Entries taken from a collection:
※ ※ ※

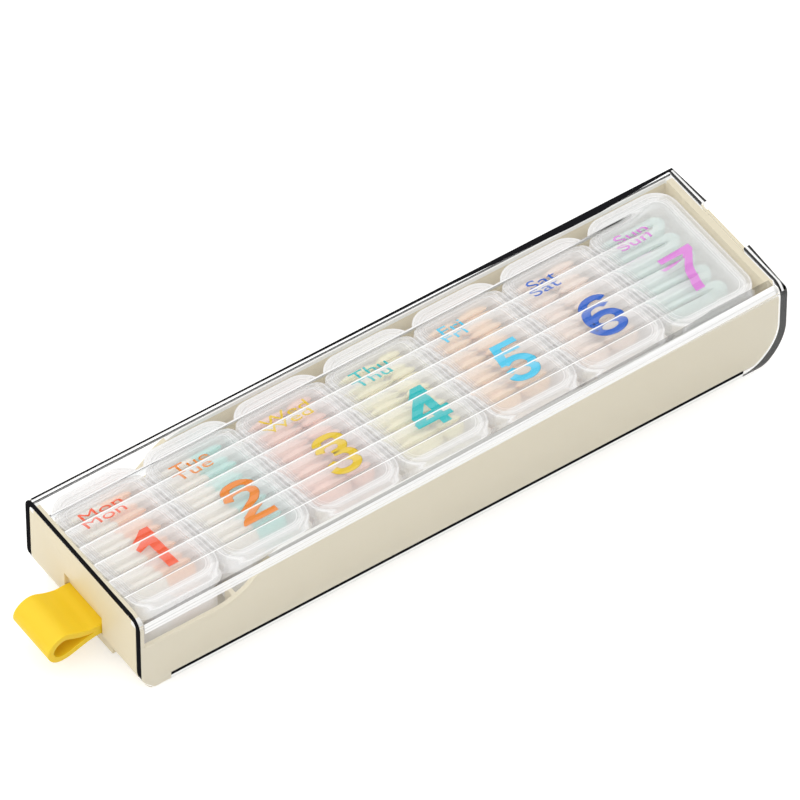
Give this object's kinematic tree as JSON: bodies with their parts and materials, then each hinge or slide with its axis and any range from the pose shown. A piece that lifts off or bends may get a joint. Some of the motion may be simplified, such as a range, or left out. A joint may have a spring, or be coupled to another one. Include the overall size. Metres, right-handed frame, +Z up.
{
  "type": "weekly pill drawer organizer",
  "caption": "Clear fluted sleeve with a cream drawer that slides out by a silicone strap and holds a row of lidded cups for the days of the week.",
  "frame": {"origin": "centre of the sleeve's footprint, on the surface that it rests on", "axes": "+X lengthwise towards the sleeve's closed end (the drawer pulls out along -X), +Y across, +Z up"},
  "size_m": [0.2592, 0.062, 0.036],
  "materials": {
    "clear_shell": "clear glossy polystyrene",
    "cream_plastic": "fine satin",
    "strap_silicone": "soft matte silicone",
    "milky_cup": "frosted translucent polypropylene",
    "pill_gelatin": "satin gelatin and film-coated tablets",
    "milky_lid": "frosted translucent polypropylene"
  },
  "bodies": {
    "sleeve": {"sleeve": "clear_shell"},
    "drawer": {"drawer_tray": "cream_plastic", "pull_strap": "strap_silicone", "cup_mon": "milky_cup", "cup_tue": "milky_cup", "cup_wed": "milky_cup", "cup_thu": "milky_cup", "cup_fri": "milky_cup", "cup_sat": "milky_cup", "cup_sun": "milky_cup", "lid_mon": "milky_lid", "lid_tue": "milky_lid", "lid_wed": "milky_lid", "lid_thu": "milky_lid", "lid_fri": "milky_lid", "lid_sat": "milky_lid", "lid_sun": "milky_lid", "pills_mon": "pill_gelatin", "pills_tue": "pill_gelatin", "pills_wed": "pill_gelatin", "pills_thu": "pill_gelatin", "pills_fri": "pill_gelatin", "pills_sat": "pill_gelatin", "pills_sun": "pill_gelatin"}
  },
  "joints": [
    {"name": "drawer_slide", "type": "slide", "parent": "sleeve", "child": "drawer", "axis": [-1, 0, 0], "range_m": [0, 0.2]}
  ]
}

※ ※ ※

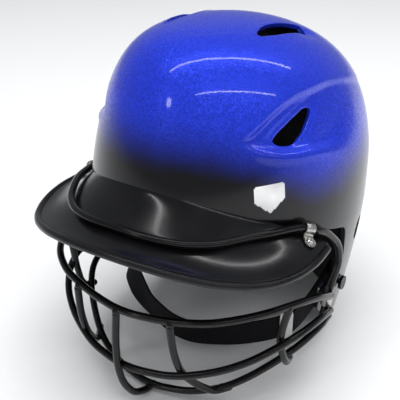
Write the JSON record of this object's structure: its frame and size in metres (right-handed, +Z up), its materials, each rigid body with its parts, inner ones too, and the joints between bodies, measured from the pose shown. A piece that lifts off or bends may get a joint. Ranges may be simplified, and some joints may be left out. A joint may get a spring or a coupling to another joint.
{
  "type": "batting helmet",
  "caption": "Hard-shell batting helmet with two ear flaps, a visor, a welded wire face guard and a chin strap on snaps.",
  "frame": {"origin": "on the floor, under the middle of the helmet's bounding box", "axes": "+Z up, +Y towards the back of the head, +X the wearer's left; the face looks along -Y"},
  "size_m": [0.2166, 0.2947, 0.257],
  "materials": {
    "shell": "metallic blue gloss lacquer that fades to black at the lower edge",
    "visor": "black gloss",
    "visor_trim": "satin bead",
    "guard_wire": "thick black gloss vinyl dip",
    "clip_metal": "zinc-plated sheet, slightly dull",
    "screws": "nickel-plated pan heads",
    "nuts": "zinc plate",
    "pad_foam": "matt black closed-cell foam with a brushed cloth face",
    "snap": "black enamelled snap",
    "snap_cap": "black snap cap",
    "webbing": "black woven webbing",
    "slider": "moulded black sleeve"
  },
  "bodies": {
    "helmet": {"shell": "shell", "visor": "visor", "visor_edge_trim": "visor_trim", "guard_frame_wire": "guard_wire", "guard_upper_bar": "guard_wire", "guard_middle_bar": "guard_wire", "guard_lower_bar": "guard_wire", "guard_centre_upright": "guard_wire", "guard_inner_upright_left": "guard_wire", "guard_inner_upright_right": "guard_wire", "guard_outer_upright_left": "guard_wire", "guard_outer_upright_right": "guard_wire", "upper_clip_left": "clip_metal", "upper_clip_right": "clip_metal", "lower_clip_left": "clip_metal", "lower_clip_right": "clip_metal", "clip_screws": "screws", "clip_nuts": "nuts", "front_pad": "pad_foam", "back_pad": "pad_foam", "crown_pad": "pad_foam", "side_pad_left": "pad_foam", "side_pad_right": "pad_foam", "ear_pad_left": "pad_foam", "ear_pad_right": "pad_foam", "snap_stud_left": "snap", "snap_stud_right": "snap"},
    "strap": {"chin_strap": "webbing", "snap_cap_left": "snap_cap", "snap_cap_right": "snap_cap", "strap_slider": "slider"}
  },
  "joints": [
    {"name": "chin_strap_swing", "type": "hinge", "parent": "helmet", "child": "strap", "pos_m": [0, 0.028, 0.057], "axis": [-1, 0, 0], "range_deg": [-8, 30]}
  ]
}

※ ※ ※

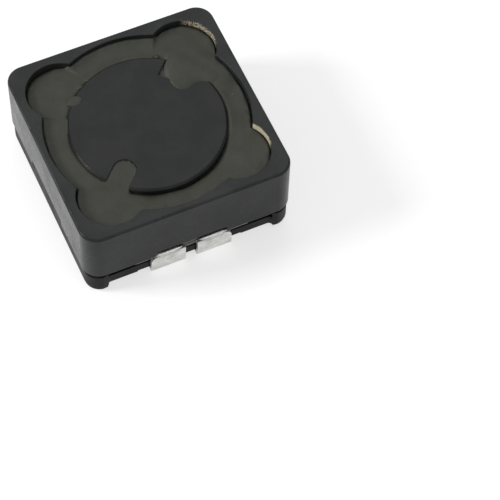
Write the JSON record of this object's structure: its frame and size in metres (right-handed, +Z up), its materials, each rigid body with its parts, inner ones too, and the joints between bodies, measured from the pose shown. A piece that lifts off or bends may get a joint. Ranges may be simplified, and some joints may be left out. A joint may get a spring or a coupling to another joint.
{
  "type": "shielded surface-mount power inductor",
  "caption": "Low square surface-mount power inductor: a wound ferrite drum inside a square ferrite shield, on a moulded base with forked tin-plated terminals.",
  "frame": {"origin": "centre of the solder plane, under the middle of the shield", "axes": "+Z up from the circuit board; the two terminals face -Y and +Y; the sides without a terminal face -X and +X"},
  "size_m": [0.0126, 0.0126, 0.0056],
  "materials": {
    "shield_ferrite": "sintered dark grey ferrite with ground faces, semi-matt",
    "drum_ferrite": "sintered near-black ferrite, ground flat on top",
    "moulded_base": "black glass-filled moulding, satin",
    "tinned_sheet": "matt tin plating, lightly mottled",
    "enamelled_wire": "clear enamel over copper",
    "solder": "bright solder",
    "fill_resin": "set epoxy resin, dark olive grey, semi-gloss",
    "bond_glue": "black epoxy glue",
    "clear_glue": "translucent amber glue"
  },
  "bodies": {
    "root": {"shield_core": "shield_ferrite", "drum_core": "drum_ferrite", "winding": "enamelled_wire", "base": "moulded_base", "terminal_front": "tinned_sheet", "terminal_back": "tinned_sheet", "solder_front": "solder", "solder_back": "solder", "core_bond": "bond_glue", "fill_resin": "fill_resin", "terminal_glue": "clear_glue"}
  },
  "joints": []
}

※ ※ ※

The task
Show every line from the entries above in which "that" appears.

Complete response
Give this object's kinematic tree as JSON: bodies with their parts and materials, then each hinge or slide with its axis and any range from the pose shown. A piece that lifts off or bends may get a joint. Some of the motion may be simplified, such as a range, or left out. A joint may have a spring, or be coupled to another one. Include the overall size. Metres, right-handed frame, +Z up.
  "caption": "Clear fluted sleeve with a cream drawer that slides out by a silicone strap and holds a row of lidded cups for the days of the week.",
  "frame": {"origin": "centre of the sleeve's footprint, on the surface that it rests on", "axes": "+X lengthwise towards the sleeve's closed end (the drawer pulls out along -X), +Y across, +Z up"},
Write the JSON record of this object's structure: its frame and size in metres (right-handed, +Z up), its materials, each rigid body with its parts, inner ones too, and the joints between bodies, measured from the pose shown. A piece that lifts off or bends may get a joint. Ranges may be simplified, and some joints may be left out. A joint may get a spring or a coupling to another joint.
    "shell": "metallic blue gloss lacquer that fades to black at the lower edge",
Write the JSON record of this object's structure: its frame and size in metres (right-handed, +Z up), its materials, each rigid body with its parts, inner ones too, and the joints between bodies, measured from the pose shown. A piece that lifts off or bends may get a joint. Ranges may be simplified, and some joints may be left out. A joint may get a spring or a coupling to another joint.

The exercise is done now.